There will always be reasons against any form of development, where some champion the hushed voice of the natural word and others lead a force against change. There is more than enough substantial evidence to move forward with turbines. By starting with this project, the Department of Energy can shift trust towards future wind energy projects, and the technology in general, by promising reductions on the already minimal bird fatalities. If the industry gains enough support and trust in wind developments, they can erect many more turbines which will drive down costs significantly over time. The growth of the industry is also in accordance with many state initiatives to increase their renewable energy production. The Massachusetts goal, for example, is to reach 15% renewable energy by 2020 while simultaneously mitigating the acceleration of climate change on a global scale (Durkay, 2016)

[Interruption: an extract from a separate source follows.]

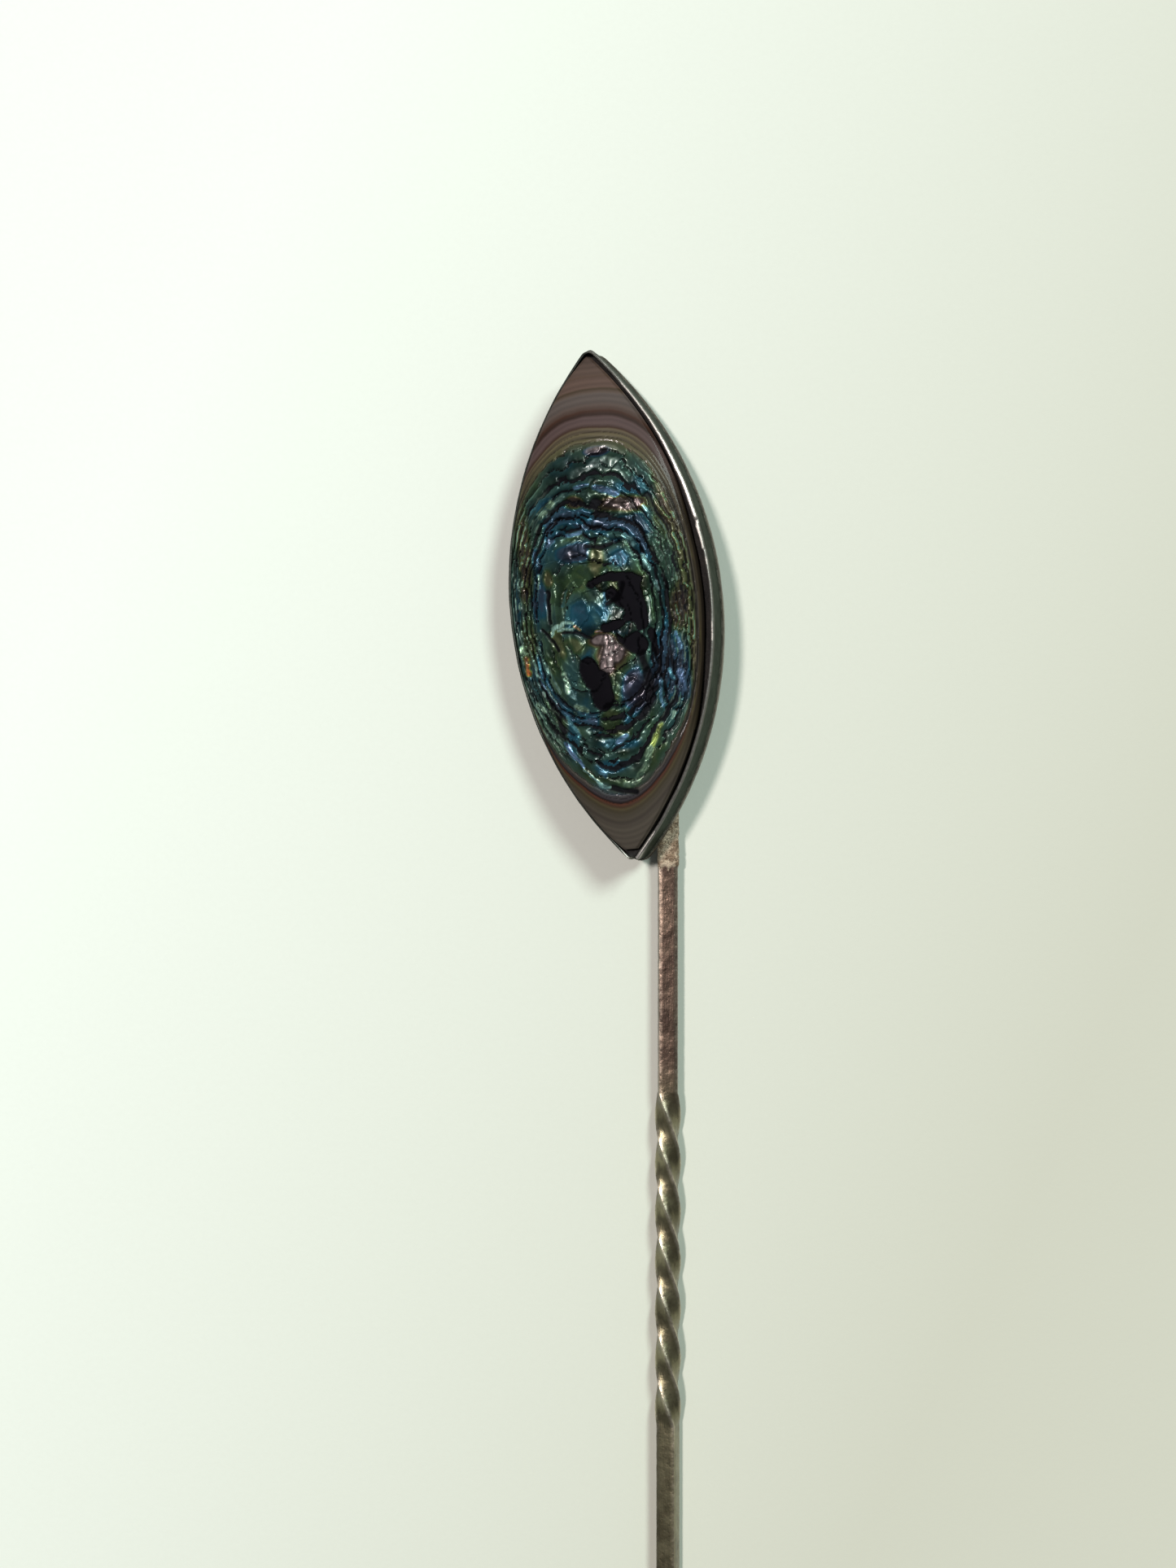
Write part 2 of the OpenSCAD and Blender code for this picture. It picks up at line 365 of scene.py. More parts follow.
# Patches of colour: place, half width, half length, colour, brightness, how strong.
COLOUR_PATCHES = (
    (-1.0, -0.4, 1.3, 0.75, 0.43, 1.25, 1.0),
    (-1.2, 2.6, 0.9, 0.7, 0.20, 0.75, 0.9),
    (-1.2, 1.4, 0.8, 0.9, 0.67, 1.10, 1.0),
    (-0.2, 2.2, 0.5, 0.9, 0.78, 0.95, 0.9),
    (-2.8, 1.6, 0.3, 0.5, 0.80, 1.10, 0.9),
    (-3.2, 0.4, 0.3, 1.1, 0.36, 0.95, 0.9),
    (0.9, 2.1, 0.75, 0.65, 0.36, 0.95, 0.9),
    (2.3, -0.3, 0.55, 1.1, 0.64, 0.80, 0.9),
    (-1.9, -1.9, 1.1, 0.55, 0.72, 1.05, 1.0),
    (-2.0, -3.4, 0.5, 1.4, 0.50, 1.10, 0.9),
    (0.6, -3.2, 0.4, 1.0, 0.68, 0.90, 0.9),
    (3.6, 4.6, 0.9, 2.6, 0.88, 0.80, 0.9),
    (3.9, 0.5, 0.5, 3.0, 0.85, 0.75, 0.7),
    (3.2, -3.4, 0.8, 2.0, 0.34, 0.95, 0.9),
    (4.1, -3.2, 0.35, 2.4, 0.86, 1.10, 0.8),
    (1.2, -4.3, 0.9, 1.1, 0.10, 0.75, 0.9),
    (-0.3, -5.6, 0.7, 0.7, 0.74, 0.75, 0.9),
    (0.1, -6.8, 1.2, 0.35, 0.42, 1.20, 0.9),
    (-0.4, -7.9, 1.1, 0.4, 0.40, 1.00, 0.9),
    (-2.3, -6.3, 0.35, 1.2, 0.42, 1.15, 0.9),
    (-3.3, -6.0, 0.5, 1.8, 0.60, 0.90, 0.9),
    (-0.3, -9.5, 1.3, 0.35, 0.27, 1.00, 1.0),
    (-1.3, -9.0, 0.7, 0.4, 0.45, 0.90, 0.9),
    (1.0, 6.5, 1.2, 0.5, 0.56, 0.60, 0.8),
    (1.2, 4.8, 1.5, 0.50, 0.95, 0.70, 1.0),
    (-1.1, 5.1, 0.5, 0.35, 0.96, 0.95, 0.9),
    (-4.0, 2.6, 0.5, 2.6, 0.96, 0.60, 0.8),
    (-4.1, -1.0, 0.5, 1.6, 0.80, 0.60, 0.8),
    (3.0, 1.6, 0.6, 1.8, 0.56, 0.55, 0.8),
    (3.5, -0.6, 0.5, 1.2, 0.95, 0.60, 0.7),
    (0.4, 3.9, 1.6, 0.35, 0.32, 0.95, 0.8),
    (-1.7, 4.4, 1.3, 0.35, 0.36, 0.85, 0.8),
    (-3.2, 3.8, 0.5, 1.1, 0.62, 0.75, 0.8),
    (0.2, 7.5, 0.7, 0.25, 0.02, 0.70, 0.9),
    # The last three paint a pinkish reflection of a lamp on the shell.
    (0.15, -2.35, 0.95, 0.80, 1.00, 0.95, 1.0),
    (-0.3, -1.7, 0.8, 0.40, 1.00, 1.00, 1.0),
    (-0.2, -3.0, 0.45, 0.60, 1.00, 0.90, 1.0),
)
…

Further benefits, as an example, can take the form of the EPA “creating a Clean Energy Incentive Program (CEIP) to reward early investments in wind and solar generation” (EPA, 2016). The EPA claim “seven of the top 10 warmest years on record have occurred since 1998” and “climate and weather disasters in 2012 cost the American economy more than $100 billion” (2016). The incentive program is part of Obama’s Clean Power Plan, the EPA estimates it “will lead to climate and health benefits worth an estimated $55 billion to $93 billion in 2030, including avoiding 2,700 to 6,600 premature deaths and 140,000 to 150,000 asthma attacks in children” (2016). The consequences of any energy development are never negligible, but it is shown that wind energy’s effects are microscopic when comparing to fossil fuels, bird and bat disturbance versus global disturbance. It is proven that shifting an economy of our size is difficult, but it is beyond doubt that the switch to renewable energy, like wind, is worth all the investment.